Tratta e traffico sono fenomeni nuovi e in continua trasformazione, tanto che non esistono ancora fonti precise sui dati numerici delle persone vittime né sulle modalità con cui queste fattispecie criminose vengono praticate. Da qui il primo elemento che rende i fenomeni e le persone che li subiscono: invisibili.
La pratica a grandi linee assume caratteri diversi a seconda delle origini dei migranti e dei trafficanti. Nel caso delle persone che incontriamo in strada nel territorio umbro, generalmente le transessuali provenienti dal Sud America, una volta estinto il debito contratto per arrivare in Italia sono “libere”. Le donne provenienti dai territori dell’Africa hanno un debito così grande che difficilmente riescono ad estinguerlo, e nei loro confronti il ricatto fa leva su riti voodoo e su ripercussioni nei riguardi dei familiari.

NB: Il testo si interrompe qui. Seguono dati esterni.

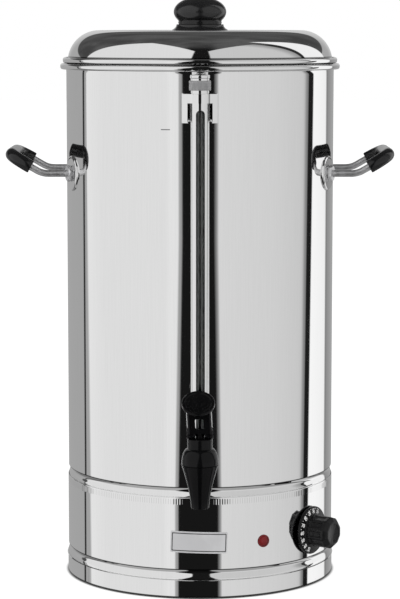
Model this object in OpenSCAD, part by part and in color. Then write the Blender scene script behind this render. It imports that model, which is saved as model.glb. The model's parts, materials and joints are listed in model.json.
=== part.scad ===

Di fatto, una volta giunti nei paesi di destinazione, la maggior parte dei/lle migranti-vittime, sono sprovvisti/e di documenti di identità, di risorse finanziarie, di punti di riferimento e non conoscono la lingua. Sono quindi estremamente vulnerabili, dipendono totalmente dai loro aguzzini e sono sottoposti/e ad ogni tipo di violenza e abuso; (…) temono ritorsioni nei riguardi dei loro familiari rimasti in patria (Mancini, 2006).
La mancanza di documenti impedisce di essere per così dire “tracciabili” in un territorio; senza un documento è come se non esisti, e in più sei impossibilitato ad accedere a qualsiasi tipo di servizio, dall’assistenza sanitaria, ad un corso di lingua italiana e così via…
Non sempre l’Italia, poi, è il paese di arrivo del percorso migratorio, per cui molte delle persone che incontriamo in strada transitano velocemente in Italia dirette verso altre mete; in altri casi i tempi di permanenza nel nostro territorio o nella nostra città sono brevi, come si evince dai racconti delle persone in strada, si parla di qualche mese; vengono costrette spesso a cambiare città o Paese. Questi spostamenti le rendono invisibili e inermi, le mettono in condizioni di precarietà e fragilità, condizioni che saldano il legame con i loro sfruttatori; per cui per quest’ultimi mantenere e reiterare tale stato di cose consiste nella loro sopravvivenza e nella sopravvivenza di tutta la struttura criminale e per le vittime risulta impossibile o estremamente difficile liberarsi dallo sfruttamento. A tale scopo spesso vengono spostate nei circuiti indoor, in appartamenti privati o in locali pubblici.
La collocazione al chiuso riduce le possibilità di intervento da parte delle associazioni, o di tutte quelle realtà che potrebbero mediare l’accesso ai servizi e offrire opportunità di aiuto.
Per tale motivo le ordinanze anti-prostituzione, vanno, in base anche alla nostra esperienza di lavoro, solo a spostare il fenomeno della prostituzione da un circuito out-door a uno indoor, favorendo l’invisibilità dei soggetti vittime, favorendo il sommerso, e vanno a ridurre le possibilità di contatto, di lettura seppure sommaria del fenomeno, di instaurazione di qualsiasi tipo di relazione e quindi di produzione di qualsiasi forma di autonomia (che sia pure l’uscire da sole dal luogo in cui si abita per recarsi dal dottore), in sostanza vanno a compromettere l’affermazione di soggetti, attraverso una qualsiasi “prova” della loro esistenza e possibilità di accesso e godimento di diritti in quanto esseri umani; le possibilità di intervento; l’emersione di vissuti, di forme di vita e pratiche di sfruttamento; e l’analisi di un fenomeno complesso e difficile da decifrare, che può essere fatta attraverso la raccolta di dati e di storie.
Bibliografia:
“I piccoli schiavi invisibili. Dossier tratta 2013”, a cura di Save the Children Italia Onlus, agosto 2013.